Constitutional court goes on strike as Islamists threaten judges
Cairo (AsiaNews) - Egyptian constitutional court judges went on strike yesterday against "pressures and threats from supporters of Islamist president Mohamed al-Morsi, who has been accused of trying to impose a Sharia-based constitution. For the judges, the Muslim Brotherhood and Salafists have created tensions that are preventing the Supreme Constitutional Court from examining the constitution adopted on 30 November and the decrees that give the president full powers in this period of transition. Since yesterday, Morsi supporters have besieged the Supreme Constitutional Court, preventing judges from entering their offices. According to local sources, the judges were able to enter the building only with the assistance of security forces.
For Fr Rafic Greiche, spokesman for the Egyptian Catholic Church, these are "crucial days in the country's history," given the increasingly bitter confrontation between Islamists and secular and pro-democracy forces.
Following Saturday's rally of more than 300,000 supporters of President Morsi, pro-democracy parties have announced a march on the presidential palace for tomorrow.
According to local media, hundreds of thousands of people are expected. Members of groups opposed to the hegemony of the Muslim Brotherhood and Salafists, who are accused of tricking their way into taking over all powers: executive, legislative and judicial.
"From the first days of his mandate, Morsi began an outrageous process of delegitimisation of the legal system, especially against the judges of the Constitutional Court, accused of being too cosy with the old Mubarak regime and of undermining the values of the Jasmine revolution."
"The first break came the day of his inauguration when he spoke to his supporters in his official capacity even before he took the oath of office before the Supreme Constitutional Court. Although he stated several times that he would respect that institution, in the last few months he has challenged the court's rulings."
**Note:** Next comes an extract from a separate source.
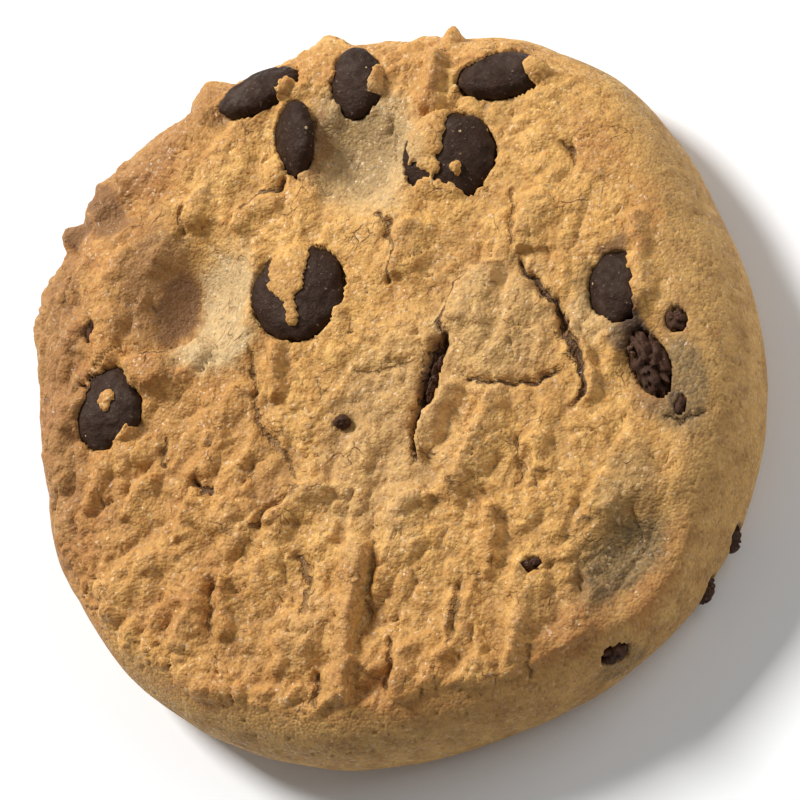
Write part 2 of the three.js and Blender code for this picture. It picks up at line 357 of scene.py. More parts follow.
# Folds and plate edges of the crust: height, widths of the slopes on the left and on the
# right of the line, then the line's points. A plate has a long slope behind its edge.
FOLDS = (
    (1.6, 3.0, 0.9, ((-0.6, -33), (-0.5, -29), (0.0, -24), (0.4, -19), (0.8, -15.2))),
    (1.0, 1.4, 1.7, ((12.7, -20.8), (12.8, -16), (13.0, -12.6))),
    (0.8, 0.8, 2.2, ((8.8, -28), (9.3, -24.5), (9.6, -21))),
    (1.4, 0.8, 3.4, ((-10.2, -14.8), (-8.2, -13.1), (-6.0, -11.2), (-3.5, -10.6), (-2, -11.6))),
    (0.8, 1.0, 1.2, ((-13.2, -26), (-13.3, -22), (-13.2, -18.5))),
    (0.9, 0.7, 2.6, ((-18.6, -26.5), (-17.4, -23.5), (-16, -20.5))),
    (1.0, 1.0, 2.2, ((3.9, -32), (4.5, -29), (4.8, -25.5))),
    (1.3, 0.8, 2.2, ((5.5, -8.8), (6.1, -6), (7.0, -4), (8.3, -2), (9.6, -0.8))),
    (1.3, 0.7, 3.2, ((7.5, -12.3), (9.5, -10.2), (10.6, -8), (11.4, -6), (12.3, -3.5), (13.2, -2))),
    (1.2, 0.8, 5.0, ((7.6, 3.6), (7.9, 6.2), (8.8, 8.3), (10.4, 9.8), (13.5, 10.4))),
    (1.1, 0.7, 5.0, ((14.6, 11.3), (14.8, 14.0), (15.8, 17.8))),
    (1.1, 0.8, 3.6, ((2.2, 9.0), (2.7, 11.5), (2.7, 13.4), (4.4, 16.2))),
    (1.7, 1.0, 4.0, ((-25.5, 1.0), (-23.4, 2.5), (-20.7, 2.9), (-18.5, 4.0), (-17.0, 5.4))),
    (1.0, 0.9, 3.4, ((-14.1, 14.5), (-14.1, 17.2), (-11.8, 18.6), (-9.6, 19.4))),
    (0.8, 0.8, 2.6, ((-19.4, 15.6), (-19.4, 18.2), (-17.5, 19.8))),
    (1.4, 1.3, 1.5, ((5.0, 25.5), (5.5, 29), (5.6, 33.5))),
    (1.3, 1.2, 2.0, ((27.2, 5.2), (26.6, 10.5), (26.0, 15.5))),
    (0.9, 0.7, 2.4, ((-24.6, -14.2), (-23.8, -11.5), (-22.4, -9.6), (-20.6, -9.3))),
    (0.9, 0.7, 2.4, ((-18.1, -16.2), (-18.2, -13.5), (-17.0, -11.9), (-15.2, -11.3))),
    (0.8, 0.7, 2.2, ((-14.3, -15.2), (-14.2, -13.0), (-12.8, -11.6))),
    (1.0, 1.3, 1.4, ((-8.7, -2.6), (-8.9, 1.0), (-9.4, 4.0))),
    (0.8, 0.7, 2.4, ((17.0, -10.8), (17.2, -8.2), (16.5, -6.4))),
    (0.9, 0.7, 2.8, ((3.0, -15.4), (4.2, -13.0), (6.0, -11.9), (7.4, -12.1))),
    (1.3, 1.7, 2.4, ((13.0, -31.0), (19.0, -28.6), (24.4, -25.2), (28.6, -20.6),
                     (30.9, -15.2), (31.6, -9.5))),
    (0.7, 0.8, 2.2, ((-7.6, -29.5), (-7.4, -25.6), (-6.8, -22.0))),
    (0.7, 0.8, 2.0, ((16.0, -25.5), (15.8, -21.6), (15.0, -18.2))),
    (1.2, 1.0, 2.0, ((19.6, 4.4), (21.4, 1.6), (22.3, -1.2), (22.0, -4.4))),
)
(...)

For the clergyman, Morsi has done everything to favour his party, helping officials connected with the Muslim Brotherhood get ahead, and taking powers above the law. Under the new decrees enacted on 22 November, only Morsi can change or cancel the draft constitution and dissolve parliament.
"The judges are fighting against time to force the president and his followers to take a step back," Fr Greiche explained. "Even though some officials are members of the Muslim Brotherhood, most are against an Islamist stranglehold. The latter control every institution now. For four days, officials have blocked all court hearings and threatened to annul the referendum on 15 December."
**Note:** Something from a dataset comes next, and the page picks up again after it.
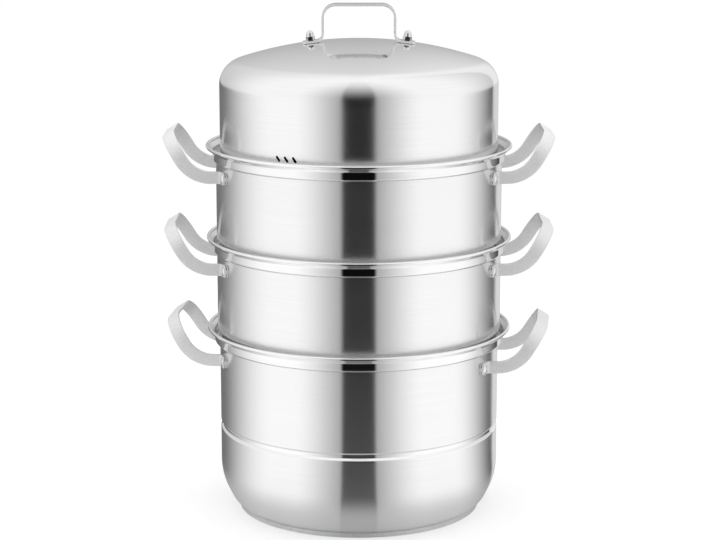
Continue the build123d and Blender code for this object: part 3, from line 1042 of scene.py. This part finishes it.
# Light edge far round on the right, dark notch far round on the left, and the blend between them behind
EDGE_RIGHT = 144.0
NOTCH_LEFT = -162.0
NOTCH_LEVEL = 0.08
EDGE_LEVEL = 0.66
EDGE_SKY = 0.85
EDGE_SOFT = 2.0
SEAM_START = 160.0
SEAM_END = 180.0
SEAM_LEVEL = 0.45

# Floor close to the pot, which its lower corner mirrors, dimmed further by the net: painted shade of the pot
# on the floor
NEAR_LEVEL = 0.47
NEAR_SHARE = 0.17
NEAR_START = 0.13
NEAR_END = 0.24

# Reach and depth below the pot's base in millimetres, then paint, light and lamp
NET_REACH = 40000.0
NET_DETAIL = 4
FLOOR_REACH = 6000.0
NET_DROP = 0.1
FLOOR_DROP = 0.2
FLOOR_GLOW = 0.6
FLOOR_PAINT = (0.5, 0.5, 0.5, 1)
WORLD_LEVEL = 0.8
LAMP_SIZE = 1.6
LAMP_HEIGHT = 2.4
LAMP_POWER = 14.0


def back_fade(nodes, azimuth, fade, sign):
    """Fade of the white towards the back, on the right or the left."""
    start, end, low = fade
    return nodes.ramp(azimuth, sign * start, sign * end, 1.0, low)


def net_azimuth(nodes, x, y, flat, on_floor):
    """Azimuth in degrees in which a vessel's wall looks at a place.

    Near the pot, on the floor, it isn't the azimuth of the place, because the look starts at the wall.
    """
    turn = nodes.math("ARCTAN2", x, nodes.math("MULTIPLY", y, -1.0))
    if on_floor:
        half_sine = nodes.math("SINE", nodes.math("MULTIPLY", turn, 0.5))
        offset = nodes.math("MULTIPLY", half_sine, TIER_WALL_R * MM)
        turn = nodes.math("ADD", turn, nodes.math("ARCSINE", nodes.math("DIVIDE", offset, flat)))
    return nodes.math("MULTIPLY", turn, TO_DEGREES)


def round_level(nodes, azimuth, on_floor):
    """Share of the white that a net lets through, by azimuth alone."""
    right = nodes.ramp(azimuth, GAP_RIGHT - GAP_SOFT, GAP_RIGHT + GAP_SOFT)
    left = nodes.ramp(azimuth, GAP_LEFT + GAP_SOFT, GAP_LEFT - GAP_SOFT)
    side = nodes.math("ADD", right, left, clamp=True)
    swell = nodes.ramp(nodes.math("ABSOLUTE", azimuth), 0.0, SWELL_DEG, SWELL_FROM, 1.0)
    back_right = back_fade(nodes, azimuth, BACK_RIGHT if on_floor else BACK_SKY, 1)
    back_left = back_fade(nodes, azimuth, BACK_LEFT if on_floor else BACK_SKY, -1)
    back = nodes.math("MULTIPLY", back_right, back_left)
    if on_floor:
        low = NOTCH_LEVEL / BACK_LEFT[2]
        notch = nodes.ramp(azimuth, NOTCH_LEFT + EDGE_SOFT, NOTCH_LEFT - EDGE_SOFT, 1.0, low)
        back = nodes.math("MULTIPLY", back, notch)
    panels = nodes.math("MULTIPLY", nodes.math("MULTIPLY", side, swell), back)
    edge_level = EDGE_LEVEL if on_floor else EDGE_SKY
    edge = nodes.ramp(azimuth, EDGE_RIGHT - EDGE_SOFT, EDGE_RIGHT + EDGE_SOFT, 0.0, edge_level)
    behind = nodes.ramp(nodes.math("ABSOLUTE", azimuth), SEAM_START, SEAM_END)
    return nodes.mix(behind, nodes.math("MAXIMUM", panels, edge), SEAM_LEVEL)


def net_level(nodes, on_floor):
    """Share of the white that a net lets through."""
    x, y, z = nodes.position_parts()
    flat = nodes.length(x, y)
    level = round_level(nodes, net_azimuth(nodes, x, y, flat, on_floor), on_floor)
    if on_floor:
        gap = nodes.ramp(flat, GAP_NEAR, GAP_FAR, GAP_GLOW, GAP_LEVEL)
        level = nodes.math("MAXIMUM", level, gap)
        near = nodes.math("ADD", nodes.math("MULTIPLY", level, NEAR_SHARE), NEAR_LEVEL)
        return nodes.mix(nodes.ramp(flat, NEAR_START, NEAR_END), near, level)
    level = nodes.math("MAXIMUM", level, GAP_LEVEL)
    height = nodes.math("MULTIPLY", nodes.math("ARCTAN2", z, flat), TO_DEGREES)
    return nodes.mix(nodes.ramp(height, SKY_START_DEG, SKY_END_DEG), level, 1.0)


def net_material(name, on_floor):
    """Grey net that dims what shows through it."""
    material, nodes = new_material(name)
    level = net_level(nodes, on_floor)
    color = nodes.add("ShaderNodeCombineColor", inputs={0: level, 1: level, 2: level}).outputs[0]
    nodes.surface(nodes.add("ShaderNodeBsdfTransparent", inputs={0: color}))
    return material


def make_net(name, mesh_data, on_floor, lift=0.0):
    """Net that only the steel's reflections pass through."""
    net = finish_mesh(name, mesh_data, [net_material(name, on_floor)])
    net.location.z = lift * MM
    net.visible_camera = False
    net.visible_diffuse = False
    net.visible_transmission = False
    net.visible_shadow = False


def floor_grid():
    """Plain square the size of the floor."""
    mesh_data = bmesh.new()
    bmesh.ops.create_grid(mesh_data, x_segments=1, y_segments=1, size=FLOOR_REACH)
    return mesh_data


def make_nets():
    """Nets round the pot and over the floor."""
    dome = bmesh.new()
    bmesh.ops.create_icosphere(dome, subdivisions=NET_DETAIL, radius=NET_REACH)
    make_net("studio_net", dome, False)
    make_net("floor_net", floor_grid(), True, -NET_DROP)


def white_for(nodes):
    """Camera, glossy and transmission rays, which all see the white background."""
    rays = nodes.add("ShaderNodeLightPath")
    seen = nodes.math("ADD", rays.outputs["Is Camera Ray"], rays.outputs["Is Glossy Ray"])
    return nodes.math("ADD", seen, rays.outputs["Is Transmission Ray"], clamp=True)


def make_world():
    """White background, and even light for the rest."""
    world = bpy.data.worlds.new("studio")
    world.use_nodes = True
    bpy.context.scene.world = world
    nodes = Nodes(world.node_tree)
    strength = nodes.ramp(white_for(nodes), 0.0, 1.0, WORLD_LEVEL, 1.0)
    background = nodes.add("ShaderNodeBackground", inputs={"Color": (1, 1, 1, 1), "Strength": strength})
    nodes.add("ShaderNodeOutputWorld", inputs={"Surface": background.outputs[0]})


def floor_material():
    """White floor that keeps a soft shadow."""
    material, nodes = new_material("studio_floor")
    glow = nodes.ramp(white_for(nodes), 0.0, 1.0, 0.0, FLOOR_GLOW)
    white = nodes.add("ShaderNodeEmission", inputs={"Strength": glow})
    paint = nodes.add("ShaderNodeBsdfDiffuse", inputs={"Color": FLOOR_PAINT})
    nodes.surface(nodes.add("ShaderNodeAddShader", inputs={0: white.outputs[0], 1: paint.outputs[0]}))
    return material


def make_floor():
    """Plain pale floor."""
    floor = finish_mesh("floor", floor_grid(), [floor_material()])
    floor.location.z = -FLOOR_DROP * MM


def make_lamp():
    """Soft square lamp overhead that gives the floor its shadow."""
    data = bpy.data.lights.new("lamp_top", "AREA")
    data.size = LAMP_SIZE
    data.energy = LAMP_POWER
    lamp = linked(bpy.data.objects.new("lamp_top", data))
    lamp.location = (0, 0, LAMP_HEIGHT)
    lamp.visible_glossy = False


def make_stage():
    """Camera, world, floor, nets and lamp."""
    make_camera()
    make_world()
    make_floor()
    make_nets()
    make_lamp()


make_vessels()
make_lid()
make_plates()
make_side_handles()
make_bail()
make_nuts()
dress_cad_nodes()
make_stage()
bpy.context.scene.view_settings.view_transform = "Standard"

bpy.context.view_layer.update()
Islamists were particularly angered by the attitude of various judges of the Constitutional Court when they questioned the legitimacy of the president's actions and announced yesterday the dissolution of the Senate, after that of the lower house and before that of the constituent assembly.
The judges pushed the Muslim Brotherhood and Salafists to put the new constitution on a fast track for approval. A draft proposal is already before the president, despite the fact that the vote was conducted without the presence of pro-democracy parties and representatives of the Coptic Orthodox and Catholic Church, who began boycotting the assembly in late October hoping for an action by the constitutional court. Now Islamists want to stop any action until the referendum on the new constitution is held on 15 December.
In a press release, Morsi has pledged that he would give up some of his powers once the constitution is approved. If the yes camp wins, Egypt will became a confessional state, no longer based on Shariatic principles, as was the case under Mubarak, but on precise Qur'anic rules. The power to decide the validity of a sentence could thus go from judges to Muslim scholars.
In addition to adding explicit references to Islamic law, the Muslim Brotherhood and Salafists have also a number of confused articles on state and its citizens' security of the, which could be used to legitimate authoritarian or unpopular actions.
Article 30 for examples guarantees protection to citizens but also the right of police to conduct inspection without a warrant in particular situations; however, it does not define the latter.
Article 43 protects freedom of religion and the construction of places of worship but it does not refer to laws or rules.